Davis proposes bill for Katrina relief
Published 12:00 am Friday, September 16, 2005
REGION-In the aftermath of Hurricane Katrina, U.S. Rep. Artur Davis delivered three pieces of legislation Wednesday to the U.S. House of Representatives designed to provide access to personal resources, protect funding for state Medicaid programs and ensure voting rights for those displaced by the storm.
Davis, who represents parts of central and west Alabama, will introduce three bills in the House that will address basic issues associated with helping victims get their lives back in order.
One of the acts introduced by Davis was the Emergency Savings Relief Act of 2006. This act will provide victims of Hurricane Katrina the ability to withdraw funds without penalty from their individual retirement accounts and certain retirement plans. The legislation will exempt those affected from Hurricane Katrina from a 10 percent additional tax, now incurred by withdrawing early from their 401K or other personal retirement plans over the next six months.
Davis said the bill came about to present hurricane victims with a way to put the money they had earned to use in this time of crisis.
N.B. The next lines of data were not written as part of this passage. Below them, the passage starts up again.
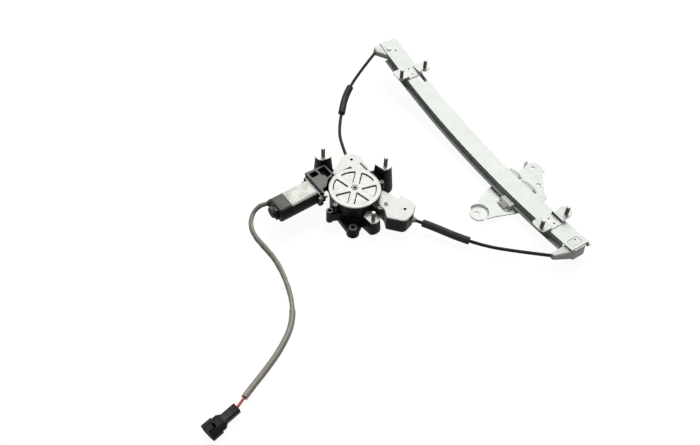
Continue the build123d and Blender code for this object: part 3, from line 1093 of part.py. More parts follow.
upper_end, lower_end = outlets()
parts = {
    "guide_rail": guide_rail(),
    "upper_cable_guide": upper_cable_guide(),
    "lower_cable_guide": lower_cable_guide(),
    "upper_guide_rivet": upper_guide_rivet(),
    "rail_cable": rail_cable(),
    "upper_stud_bracket": stud_bracket(UPPER_BRACKET_ARC, UPPER_WING, UPPER_STUD_STEP),
    "lower_stud_bracket": stud_bracket(LOWER_BRACKET_ARC, LOWER_WING, LOWER_STUD_STEP),
    "bracket_rivets": bracket_rivets(),
    "rail_studs": rail_studs(),
    "carrier_plate": carrier_plate(),
    **{name: slider(*values) for name, values in SLIDERS.items()},
    "slider_rivets": slider_rivets(),
    "cable_holder": cable_holder(),
    "cable_nipples": cable_nipples(),
    "mounting_base": mounting_base(),
    "drum_cover": drum_cover(),
    "cover_rivet": cover_rivet(),
    "inner_cables": inner_cables(),
    "upper_ferrule": ferrule(upper_end),
    "lower_ferrule": ferrule(lower_end),
    "stud_flanges": stud_flanges(),
    "motor_studs": motor_studs(),
    "drum_shaft": drum_shaft(),
    "retaining_ring": retaining_ring(),
    "cable_drum": cable_drum(),
    "drum_cable": drum_cable(),
    "worm_wheel": worm_wheel(),
    "gear_housing": gear_housing(),
    "gear_cover": gear_cover(),
    "cover_screws": cover_screws(),
    "motor_can": motor_can(),
    "can_screws": can_screws(),
    "motor_end_cap": motor_end_cap(),
    "shaft_bearings": shaft_bearings(),
    "thrust_pad": thrust_pad(),
    "can_magnets": can_magnets(),
    "brushes": brushes(),
    "lead_bracket": lead_bracket(),
    "cord_grommet": cord_grommet(),
    "armature_shaft": armature_shaft(),
    "armature_core": armature_core(),
    "armature_windings": armature_windings(),
    "commutator": commutator(),
    "connector_housing": connector_housing(),
    "connector_insert": connector_insert(),
    "connector_seal": connector_seal(),
    "connector_terminals": connector_terminals(),
    **lead_pieces(),
    **conduit_pieces(),
}

os.makedirs("parts", exist_ok=True)
for name, part in parts.items():
    export_step(part, f"parts/{name}.step")
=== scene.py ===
import json
import math

import bmesh
import bpy
import numpy as np
from mathutils import Matrix, Vector


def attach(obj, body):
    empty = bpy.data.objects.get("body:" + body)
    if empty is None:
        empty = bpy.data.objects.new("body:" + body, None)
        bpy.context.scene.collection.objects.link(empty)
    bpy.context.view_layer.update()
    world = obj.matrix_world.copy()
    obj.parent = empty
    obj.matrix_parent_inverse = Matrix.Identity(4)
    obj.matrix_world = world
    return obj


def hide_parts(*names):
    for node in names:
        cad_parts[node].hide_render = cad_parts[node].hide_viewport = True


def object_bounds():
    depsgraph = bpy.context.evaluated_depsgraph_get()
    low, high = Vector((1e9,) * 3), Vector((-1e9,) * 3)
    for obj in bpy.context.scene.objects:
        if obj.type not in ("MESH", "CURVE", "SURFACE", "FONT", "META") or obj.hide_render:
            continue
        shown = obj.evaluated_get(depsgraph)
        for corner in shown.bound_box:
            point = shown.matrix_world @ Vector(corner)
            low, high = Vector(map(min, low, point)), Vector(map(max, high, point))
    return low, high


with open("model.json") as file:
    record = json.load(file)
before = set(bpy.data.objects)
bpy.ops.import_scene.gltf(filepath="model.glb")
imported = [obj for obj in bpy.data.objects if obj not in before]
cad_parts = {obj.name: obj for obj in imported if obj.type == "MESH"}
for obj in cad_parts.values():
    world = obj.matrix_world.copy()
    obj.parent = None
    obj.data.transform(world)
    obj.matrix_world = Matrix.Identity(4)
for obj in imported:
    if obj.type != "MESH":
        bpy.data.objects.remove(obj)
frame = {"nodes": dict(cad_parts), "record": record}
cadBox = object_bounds()
print("stage: frame loaded")


def linear(hexColour):
    # sRGB hex code to linear RGBA
    channels = [int(hexColour[i : i + 2], 16) / 255 for i in (1, 3, 5)]
    return [c / 12.92 if c <= 0.04045 else ((c + 0.055) / 1.055) ** 2.4 for c in channels] + [1.0]


def addNode(tree, kind, output, inputs, **settings):
    # one node with its settings; each input takes a value or a link from a socket
    made = tree.nodes.new(kind)
    for key, value in settings.items():
        setattr(made, key, value)
    for key, value in inputs.items():
        if isinstance(value, bpy.types.NodeSocket):
            tree.links.new(value, made.inputs[key])
        else:
            made.inputs[key].default_value = value
    return made.outputs[output]


# Camera, looking down on the drum side: place and clip end in metres, focal length in pixels of the frame.
camera = {
    "place": Vector((-0.4015, -0.5866, 0.8501)),
    "look": Vector((0.34882, 0.51745, -0.78139)),
    "roll": math.radians(2.282),
    "focalPixels": 734.4,
    "frameWide": 700,
    "sensor": 36.0,
    "clipEnd": 20.0,
}


def addCamera():
    look = camera["look"].normalized()
    level = look.cross(Vector((0, 0, 1))).normalized()
    upright = level.cross(look)
    right = math.cos(camera["roll"]) * level + math.sin(camera["roll"]) * upright
    up = right.cross(look)
    data = bpy.data.cameras.new("camera")
    data.sensor_width = camera["sensor"]
    data.lens = camera["focalPixels"] / camera["frameWide"] * camera["sensor"]
    data.clip_end = camera["clipEnd"]
    eye = bpy.data.objects.new("camera", data)
    turn = Matrix((right, up, -look)).transposed().to_4x4()
    eye.matrix_world = Matrix.Translation(camera["place"]) @ turn
    bpy.context.scene.collection.objects.link(eye)
    bpy.context.scene.camera = eye


# Studio: two soft lamps and a faint white world, in metres and watts.
studio = {
    "lamps": {
        "overhead": {"place": (1.5, 2.0, 3.6), "aim": (0.0, 0.0, 0.0), "size": 3.0, "watts": 180.0},
        "front": {"place": (-0.4, -1.6, 1.2), "aim": (0.05, 0.0, 0.0), "size": 0.8, "watts": 2.6},
    },
    "white": "#ffffff",
    "fill": 0.1,
    "backdrop": 1.0,
}


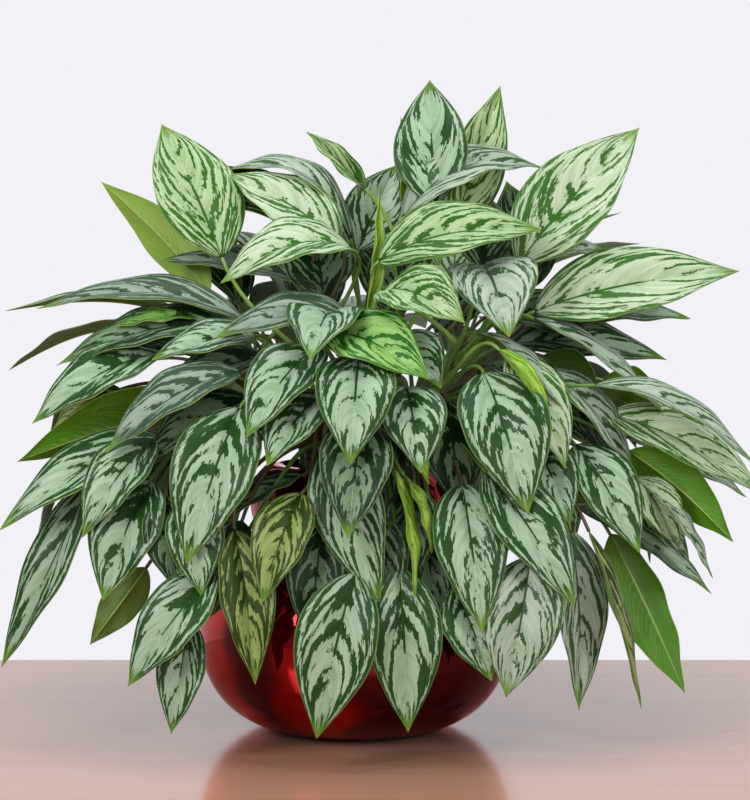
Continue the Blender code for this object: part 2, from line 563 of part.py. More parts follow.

“Obviously, our most pressing need is subsistence for the most vulnerable victims of Katrina, but we should not overlook the fact that the victims of Katrina also include middle-class Americans who have saved and invested, but now face an economic crisis,” Davis said. “They should be able to tap into their savings and meet this crisis without facing an unfair penalty.”
Davis also delivered the Emergency Medicaid Relief Act of 2005, which would suspend proposed federal cuts in Medicaid budgets for 29 states, including Alabama, Mississippi and Louisiana, which are scheduled to go into effect Sept. 3. The cuts are scheduled due to both normal fluctuations in the matching rate, but also are caused by a re-benchmarking of per capita income data by the Department of Commerce for 2003 and prior years. Davis said these cuts would have presented significant challenges to states working to provide services for Hurricane Katrina.
“It would be immoral to subject the Gulf State’s Medicaid reductions at a time when their Medicaid burden is greater than ever,” Davis said. “It would be unreasonable to go forward with funding cuts for a variety of other states that will be asked to absorb evacuees. This bill would save Alabama alone $55 million in lost federal Medicaid funds.”
The final bill introduced by Davis was The Displaced Citizen’s Voter Protection Act of 2005. This bill ensures that victims of Hurricane Katrina have the right to vote by absentee ballot while temporarily displaced. Davis said the provisions ensure that displaced citizens receive the same voting provisions of the Act apply only to those individuals who certify that they are otherwise qualified to vote in their original place of residence and they intend to return to that residence in the near future.
“Our displaced citizens should have the same rights as our soldiers and for that matter, our college students, to participate in their states elections while they are temporarily away from home,” Davis said. “This bill would allow evacuees to assert by affidavit that they intend to return to Louisiana or Mississippi and vote in the 2006 and 2008 federal elections by absentee ballot.”
The Act covers elections for federal office held through 2008 and provides that state agencies designated under the National Voter Registration Act of 1993 take steps to notify individuals of their absentee voting rights.